WRITTEN EXERCISE
Among the entries below, one stretch runs from the line that contains "Model this object" through the line that contains "BADGE_T = 0.5". Repeat that stretch exactly, ends included, and only that.

DATA FOR PROCESSING
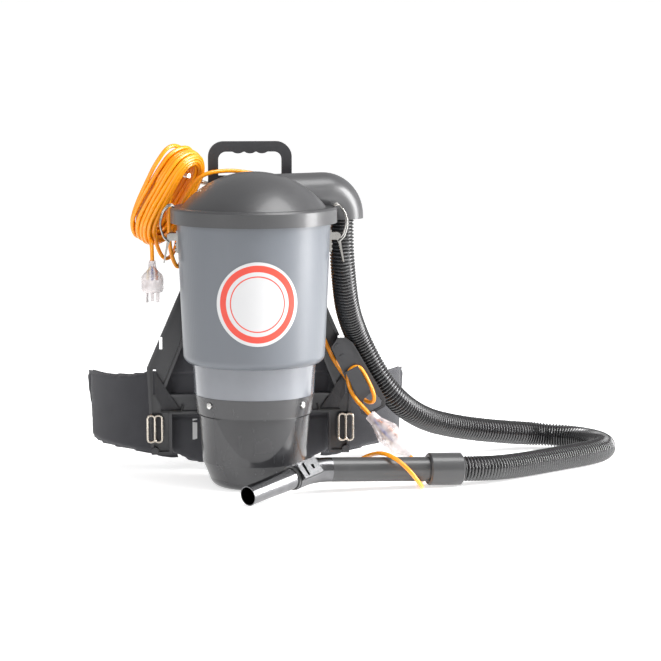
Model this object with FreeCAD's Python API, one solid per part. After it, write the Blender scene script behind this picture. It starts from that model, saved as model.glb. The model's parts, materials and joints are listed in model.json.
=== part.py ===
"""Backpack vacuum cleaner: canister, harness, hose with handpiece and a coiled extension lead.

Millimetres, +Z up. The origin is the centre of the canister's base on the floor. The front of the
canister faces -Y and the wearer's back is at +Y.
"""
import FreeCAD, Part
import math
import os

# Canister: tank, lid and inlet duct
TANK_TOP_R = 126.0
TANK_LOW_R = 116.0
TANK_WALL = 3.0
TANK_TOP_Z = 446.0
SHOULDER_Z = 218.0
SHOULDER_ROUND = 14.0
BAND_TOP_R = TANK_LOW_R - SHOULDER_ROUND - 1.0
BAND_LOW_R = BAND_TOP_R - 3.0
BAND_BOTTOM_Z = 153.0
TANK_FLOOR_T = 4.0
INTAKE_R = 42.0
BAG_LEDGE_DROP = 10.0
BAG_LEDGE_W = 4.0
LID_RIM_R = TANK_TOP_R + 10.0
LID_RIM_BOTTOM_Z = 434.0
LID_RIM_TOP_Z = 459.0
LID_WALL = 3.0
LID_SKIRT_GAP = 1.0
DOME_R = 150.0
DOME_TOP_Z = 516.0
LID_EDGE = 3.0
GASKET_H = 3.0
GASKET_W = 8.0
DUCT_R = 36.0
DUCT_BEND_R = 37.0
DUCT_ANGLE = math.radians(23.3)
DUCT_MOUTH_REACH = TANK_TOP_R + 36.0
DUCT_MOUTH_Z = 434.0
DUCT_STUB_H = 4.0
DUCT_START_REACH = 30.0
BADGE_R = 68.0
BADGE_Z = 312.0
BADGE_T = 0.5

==

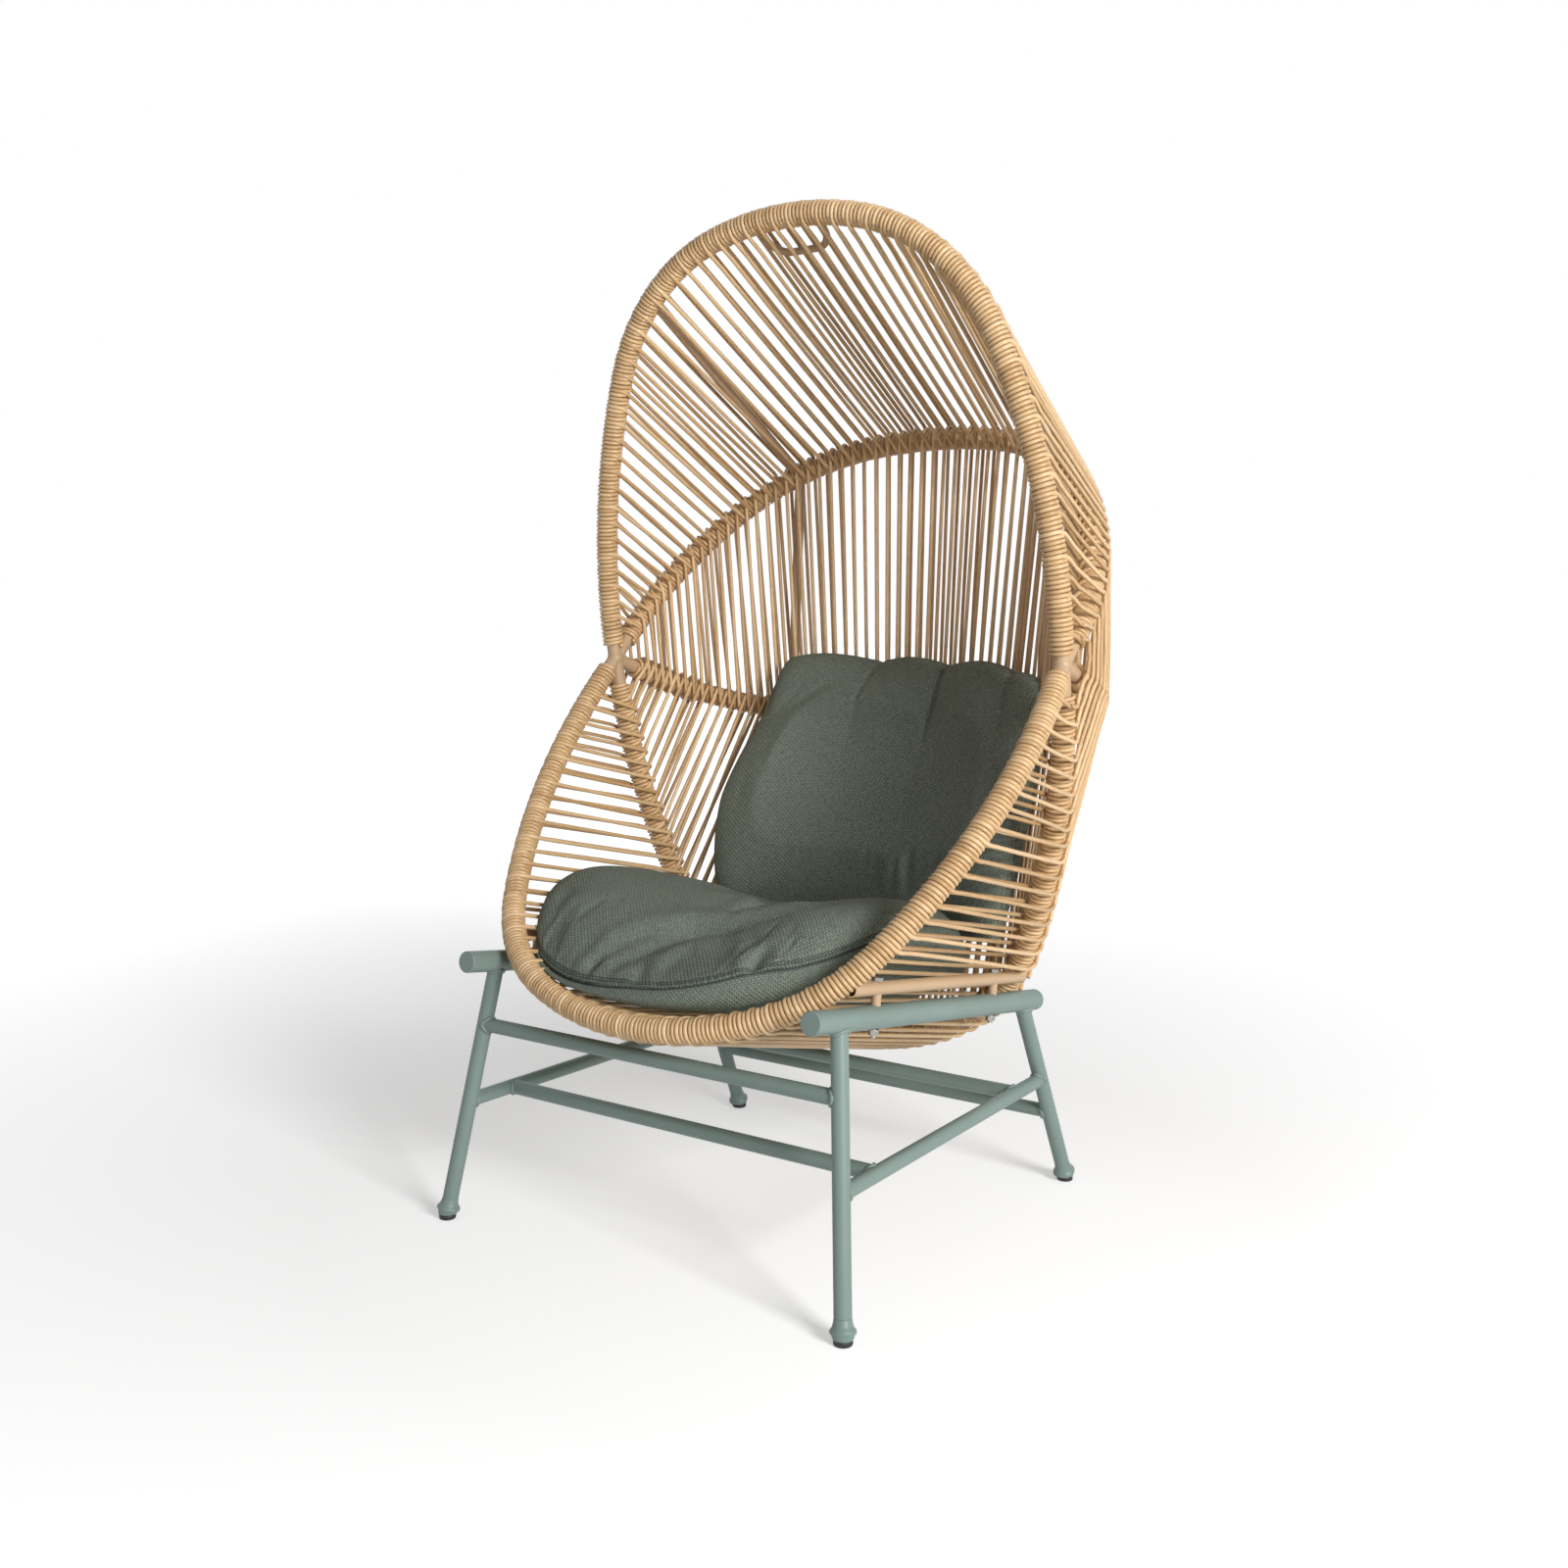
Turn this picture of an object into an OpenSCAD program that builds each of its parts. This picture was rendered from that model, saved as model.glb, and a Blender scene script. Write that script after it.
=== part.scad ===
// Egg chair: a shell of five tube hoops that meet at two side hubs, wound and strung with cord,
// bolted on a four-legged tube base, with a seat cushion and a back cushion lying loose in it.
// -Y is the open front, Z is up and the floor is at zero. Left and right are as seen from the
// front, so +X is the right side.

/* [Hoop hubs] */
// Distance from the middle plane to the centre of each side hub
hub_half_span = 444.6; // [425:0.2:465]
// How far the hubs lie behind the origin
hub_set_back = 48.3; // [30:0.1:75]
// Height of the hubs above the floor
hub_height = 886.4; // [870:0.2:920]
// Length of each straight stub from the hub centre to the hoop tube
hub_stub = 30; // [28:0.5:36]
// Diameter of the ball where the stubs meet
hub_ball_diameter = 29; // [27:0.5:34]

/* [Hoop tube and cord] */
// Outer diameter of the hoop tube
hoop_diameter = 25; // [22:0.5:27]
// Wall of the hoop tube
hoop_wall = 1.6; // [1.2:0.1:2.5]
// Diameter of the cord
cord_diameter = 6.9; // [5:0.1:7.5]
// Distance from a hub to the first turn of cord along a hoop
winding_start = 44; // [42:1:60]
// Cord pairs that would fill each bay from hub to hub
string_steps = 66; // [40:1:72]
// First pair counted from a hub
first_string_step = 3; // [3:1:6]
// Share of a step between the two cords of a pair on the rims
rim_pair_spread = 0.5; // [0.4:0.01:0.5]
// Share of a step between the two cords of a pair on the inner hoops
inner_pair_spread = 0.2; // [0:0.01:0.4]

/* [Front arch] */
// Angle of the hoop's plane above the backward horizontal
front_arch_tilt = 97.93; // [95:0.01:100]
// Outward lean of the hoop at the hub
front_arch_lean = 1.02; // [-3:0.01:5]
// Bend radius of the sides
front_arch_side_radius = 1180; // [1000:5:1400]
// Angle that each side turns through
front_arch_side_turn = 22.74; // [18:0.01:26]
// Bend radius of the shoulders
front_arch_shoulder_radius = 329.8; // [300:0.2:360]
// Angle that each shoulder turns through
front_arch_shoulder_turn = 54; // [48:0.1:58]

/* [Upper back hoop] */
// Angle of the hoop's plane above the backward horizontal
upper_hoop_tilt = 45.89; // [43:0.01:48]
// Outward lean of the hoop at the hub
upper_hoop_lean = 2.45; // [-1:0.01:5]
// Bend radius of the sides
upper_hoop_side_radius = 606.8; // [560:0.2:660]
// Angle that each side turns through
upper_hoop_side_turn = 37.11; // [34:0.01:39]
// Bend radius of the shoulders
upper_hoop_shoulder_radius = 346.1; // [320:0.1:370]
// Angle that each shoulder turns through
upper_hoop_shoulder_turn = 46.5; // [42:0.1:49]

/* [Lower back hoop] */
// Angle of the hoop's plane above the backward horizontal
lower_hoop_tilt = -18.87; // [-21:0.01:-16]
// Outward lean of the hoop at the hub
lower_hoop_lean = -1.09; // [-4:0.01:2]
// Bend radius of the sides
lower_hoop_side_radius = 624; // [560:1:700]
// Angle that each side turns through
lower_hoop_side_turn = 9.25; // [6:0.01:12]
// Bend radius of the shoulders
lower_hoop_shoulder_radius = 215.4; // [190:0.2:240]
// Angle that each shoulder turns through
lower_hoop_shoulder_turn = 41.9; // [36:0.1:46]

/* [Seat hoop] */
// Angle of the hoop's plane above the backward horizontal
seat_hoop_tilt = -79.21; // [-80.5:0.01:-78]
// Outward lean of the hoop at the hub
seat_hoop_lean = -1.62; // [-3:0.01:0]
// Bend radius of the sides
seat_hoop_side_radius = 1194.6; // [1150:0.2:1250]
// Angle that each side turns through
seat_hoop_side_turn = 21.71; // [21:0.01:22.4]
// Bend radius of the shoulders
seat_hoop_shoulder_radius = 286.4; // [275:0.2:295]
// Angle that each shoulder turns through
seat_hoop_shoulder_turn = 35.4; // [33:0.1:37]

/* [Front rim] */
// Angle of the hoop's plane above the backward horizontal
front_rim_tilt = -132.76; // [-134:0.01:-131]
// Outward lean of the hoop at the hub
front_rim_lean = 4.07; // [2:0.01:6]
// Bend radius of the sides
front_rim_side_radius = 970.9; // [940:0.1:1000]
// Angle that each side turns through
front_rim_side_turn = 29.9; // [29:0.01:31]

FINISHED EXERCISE
Model this object with FreeCAD's Python API, one solid per part. After it, write the Blender scene script behind this picture. It starts from that model, saved as model.glb. The model's parts, materials and joints are listed in model.json.
=== part.py ===
"""Backpack vacuum cleaner: canister, harness, hose with handpiece and a coiled extension lead.

Millimetres, +Z up. The origin is the centre of the canister's base on the floor. The front of the
canister faces -Y and the wearer's back is at +Y.
"""
import FreeCAD, Part
import math
import os

# Canister: tank, lid and inlet duct
TANK_TOP_R = 126.0
TANK_LOW_R = 116.0
TANK_WALL = 3.0
TANK_TOP_Z = 446.0
SHOULDER_Z = 218.0
SHOULDER_ROUND = 14.0
BAND_TOP_R = TANK_LOW_R - SHOULDER_ROUND - 1.0
BAND_LOW_R = BAND_TOP_R - 3.0
BAND_BOTTOM_Z = 153.0
TANK_FLOOR_T = 4.0
INTAKE_R = 42.0
BAG_LEDGE_DROP = 10.0
BAG_LEDGE_W = 4.0
LID_RIM_R = TANK_TOP_R + 10.0
LID_RIM_BOTTOM_Z = 434.0
LID_RIM_TOP_Z = 459.0
LID_WALL = 3.0
LID_SKIRT_GAP = 1.0
DOME_R = 150.0
DOME_TOP_Z = 516.0
LID_EDGE = 3.0
GASKET_H = 3.0
GASKET_W = 8.0
DUCT_R = 36.0
DUCT_BEND_R = 37.0
DUCT_ANGLE = math.radians(23.3)
DUCT_MOUTH_REACH = TANK_TOP_R + 36.0
DUCT_MOUTH_Z = 434.0
DUCT_STUB_H = 4.0
DUCT_START_REACH = 30.0
BADGE_R = 68.0
BADGE_Z = 312.0
BADGE_T = 0.5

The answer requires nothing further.